A girl from our volunteer intake was staying at one of the major hotels not too far from us, but where a lot of the noise and smoke was coming from, and we phoned her frequently to see if she wanted us to come and pick her up and bring her to the relative safety of our house, as we'd heard hotels were being targeted. (They were mainly owned by Chinese people, who were the particular target of the rioters.) She declined, but regretted it; the hotel was attacked by scores of men wielding machetes and people only just got out in time. The hotel was burnt to the ground, along with the two (yes two, don't ask) work trucks she'd parked outside it. 
My dislike of the majority of ausaid personnel probably began cementing there - I'd asked at my pre-departure briefing if we should be wary about the upcoming elections. The man had pretty much scoffed in my face and said something along the lines of 'don't you worry your head, little girly, we have it all under control.' A-ha. About that. 
I'd also asked about the condition of the National Library that I'd be working in - his response "It has about two books and one of them's a colouring book" seemed unneccesarily flippant. 
After a few days of not leaving the house, a truck came for us and took us to the airport.
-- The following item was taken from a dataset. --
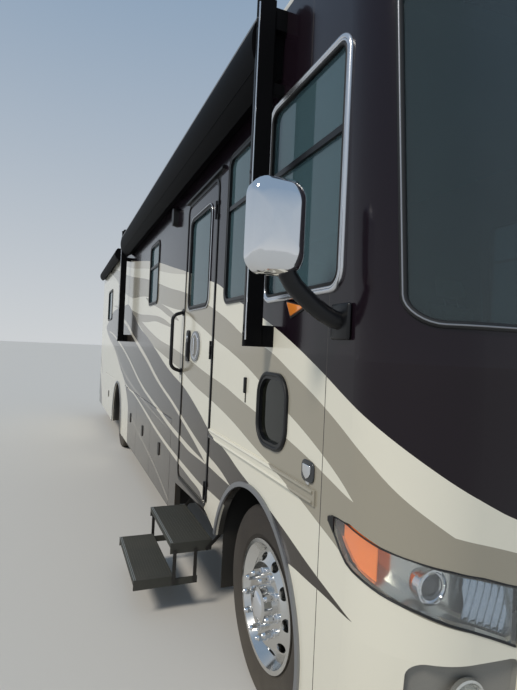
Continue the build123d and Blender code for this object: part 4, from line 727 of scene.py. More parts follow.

Unlike earlier intakes (like my Beloved's,) none of whom saw the point, as it was property, rather than people who were being targeted, we didn't mind leaving so much. 
I was still really only focused on getting to a doctor. Unfortunately, our evacuation coincided with the arrival of the vomiting. I managed to throw up in four separate airports. And for anyone who wants to know, a hercules is one of the very worst places in the world to have diarrhea, as the toilet sort of folds out of the wall and is then surrounded by just a little curtain. By then I was so sick I really didn't care.  (It probably wasn't such a bad preparation for my firstborns birth. Complete lack of control, body functions gone haywire, no privacy - and being to sick to care. Take two.) 
Eventually, I arrived back at my parents, going straight from the airport to the doctors and a strange limbo world of recovery and then wondering if, and when, we'd return. 
It seems strange to have so many parallels so many years later. 
The deliberately lit fire, the town in flames, the helicopters, the evacuation, the long period in limbo, not knowing if we could return or not. 
And yet in both cases we've been incredibly lucky - no lives have been lost, although buisnesses have gone under and in the Solomons many families from Chinatown fled, not intending to return. 
Both times we've been able to return safely. Both times I have felt incredibly grateful to the people who came to stabilise the situation. (Although in the Solomons as soon as the Australian army arrived it was pretty much all over, the soldiers appeared to see it as a brief holiday before they headed off to places that were truly dangerous. Putting the fire out in the mine was not a holiday.)  

Goodbye choppers, I'm not going to miss you. 
But I am incredibly grateful that in times of danger you turn up.